For the full year of 2006, Praxair expects continued year-over-year sales growth in the area of 10%. Diluted earnings per share are expected to be in the range of $2.74 to $2.82, representing 13% to 17% growth versus the prior year on a comparable basis. Full-year capital expenditures are expected to be in the area of $900 million to $950 million, supporting a growing backlog of new projects and new business in all geographic regions.
Commenting on Praxair's business outlook Reilley said, "We expect strong growth in 2006 and 2007 as projects in our backlog come on-stream, and new applications technologies take hold. We are seeing an increasing number of diverse and profitable growth opportunities in our key geographies. We expect that these opportunities and our strong execution capability will continue to sustain strong earnings growth for the foreseeable future."
Praxair is the largest industrial gases company in North and South America, and one of the largest worldwide, with 2005 sales of $7.7 billion. The company produces, sells and distributes atmospheric and process gases, and high-performance surface coatings. Praxair products, services and technologies bring productivity and environmental benefits to a wide variety of industries, including aerospace, chemicals, food and beverage, electronics, energy, healthcare, manufacturing, metals and others. More information on Praxair is available on the Internet at www.praxair.com.
*See the attachments for calculations of non-GAAP measures related to operating profit, net income, earnings per share, after-tax return-on-capital, and debt-to-capital ratios. All year-over-year comparisons use 2005 results adjusted to include stock option expense.
|Praxair 1Q06 Earnings Release Tables (65 KB)||Statements of Income, Balance Sheets, Statements of Cash Flows, Segment Information, Quarterly Financial Summary and Appendix: Non-GAAP Measures|
|Praxair 1Q06 Teleconference Presentation (152 KB)||Teleconference presentation on Praxair's 1Q06 results.|
A teleconference on Praxair's first-quarter results is being held this morning, April 26, at 11:00 am Eastern Time. The number is (617) 801-9715 – Passcode: 82767933. The call also is available as a web cast at www.praxair.com/investors. Materials to be used in the teleconference are also available.
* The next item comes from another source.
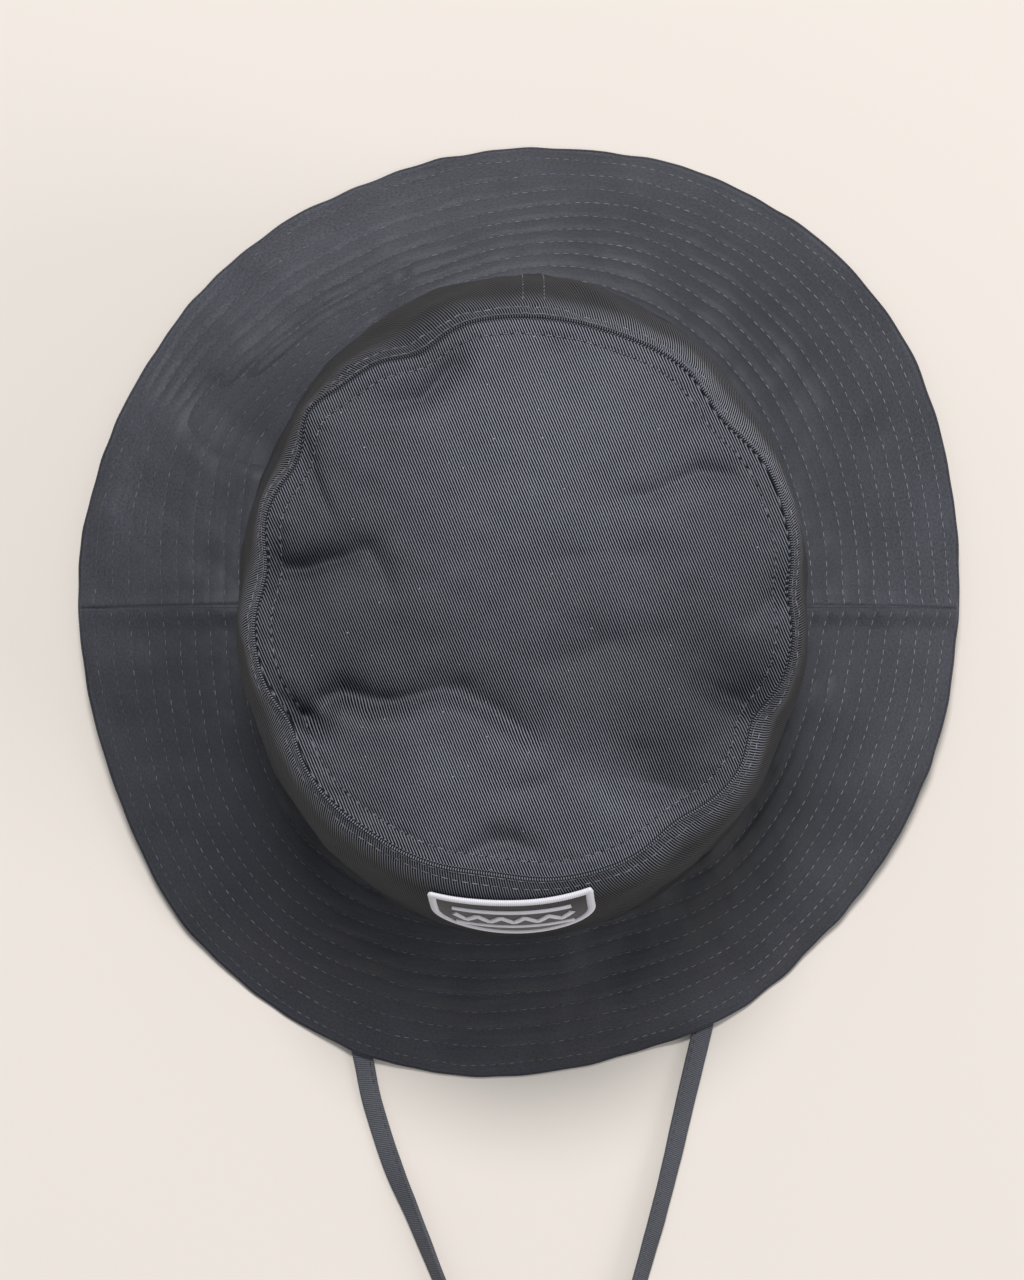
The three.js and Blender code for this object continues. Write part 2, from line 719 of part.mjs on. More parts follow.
const hat = new THREE.Group();
const shell = [
  piece('crown_tip', crownTip(), blackTwill),
  piece('crown_wall', crownWall(), blackTwill),
  piece('brim_back', brimHalf(1), brimTwill),
  piece('brim_front', brimHalf(-1), brimTwill),
];
hat.add(...shell);
hat.add(piece('patch_field', patchField(), patchBlack));
hat.add(piece('patch_border', patchBorder(), whiteThread));
hat.add(piece('patch_bar_upper', patchThread(0.24, 0), whiteThread));
hat.add(piece('patch_zigzag', patchThread(0.46, 5), whiteThread));
hat.add(piece('patch_bar_lower', patchThread(0.68, 0), whiteThread));
hat.add(piece('chin_strap', chinStrap(), strapTwill));

export default hat;
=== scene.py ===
import math

import bpy
import numpy as np
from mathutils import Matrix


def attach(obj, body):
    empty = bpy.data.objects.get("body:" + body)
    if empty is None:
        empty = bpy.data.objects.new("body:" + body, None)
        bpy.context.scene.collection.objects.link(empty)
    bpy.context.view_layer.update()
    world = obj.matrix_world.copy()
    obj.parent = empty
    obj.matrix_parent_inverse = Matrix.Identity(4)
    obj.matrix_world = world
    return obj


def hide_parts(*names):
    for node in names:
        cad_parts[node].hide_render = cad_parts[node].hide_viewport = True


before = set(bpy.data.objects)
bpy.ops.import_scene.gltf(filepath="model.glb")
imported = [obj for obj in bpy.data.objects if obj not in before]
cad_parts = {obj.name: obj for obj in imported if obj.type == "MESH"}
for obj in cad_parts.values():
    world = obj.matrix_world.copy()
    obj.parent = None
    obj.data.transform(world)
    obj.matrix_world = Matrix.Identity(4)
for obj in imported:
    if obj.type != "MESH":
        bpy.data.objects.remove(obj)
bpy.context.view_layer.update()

MM = 0.001
TAU = 2 * math.pi

# Sizes of the part
BRIM_HALF_WIDTH = 145
BRIM_HALF_LENGTH = 156.2
OPEN_HALF_WIDTH = 89
OPEN_HALF_LENGTH = 106
OPEN_SHIFT_Y = -1
SEAM_HALF_WIDTH = 81.8
SEAM_HALF_LENGTH = 84.9
SEAM_SHIFT = (1.1, -0.5)
OPEN_HEIGHT = 38
CROWN_HEIGHT = 76
SIDE_SAG = 3
SIDE_LIFT = 8
TIP_RISE = 4
TIP_HOLLOW = 0.35
SHOULDER_OUT = 7
SHOULDER_REACH = 11
WALL_CURVE = 1.6
BRIM_BOW = 2.5
TIP_CLOTH = 1.3
WALL_CLOTH = 1.3
BRIM_CLOTH = 2.2
HEM_FROM = 0.965
REST_SPAN = 0.5
SEAM_GAP = 0.4
STRAP_WIDTH = 0.0065
STRAP_THICK = 0.0016
STRAP_FLOOR = 0.0001
STRAP_UNDER = 2.6
PASS_SPREAD = 5.5
PATCH_WIDTH = 51
PATCH_HEIGHT = 28
PATCH_SIDE = 11
PATCH_DROP = 8
PATCH_AT = 267.3
PATCH_TILT = 8
PATCH_CLOTH = 0.8
BORDER_WIDTH = 2.4
BORDER_THICK = 1.5
THREAD_WIDTH = 2.2
THREAD_THICK = 0.5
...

This document contains "forward-looking statements" within the meaning of the Private Securities Litigation Reform Act of 1995. These statements are based on management's reasonable expectations and assumptions as of the date the statements are made but involve risks and uncertainties. These risks and uncertainties include, without limitation: the performance of stock markets generally; developments in worldwide and national economies and other international events and circumstances; changes in foreign currencies and in interest rates; the cost and availability of electric power, natural gas and other raw materials; the ability to achieve price increases to offset cost increases; catastrophic events; the ability to attract, hire, and retain qualified personnel; the impact of changes in financial accounting standards; the impact of tax and other legislation and government regulation in jurisdictions in which the company operates; the cost and outcomes of litigation and regulatory agency actions; continued timely development and market acceptance of new products and applications; the impact of competitive products and pricing; future financial and operating performance of major customers and industries served; and the effectiveness and speed of integrating new acquisitions into the business. These risks and uncertainties may cause actual future results or circumstances to differ materially from the projections or estimates contained in the forward-looking statements. The company assumes no obligation to update or provide revisions to any forward-looking statement in response to changing circumstances. The above listed risks and uncertainties are further described in Item 1A (Risk Factors) in the company's latest Annual Report on Form 10-K filed with the SEC which should be reviewed carefully. Please consider the company’s forward-looking statements in light of those risks.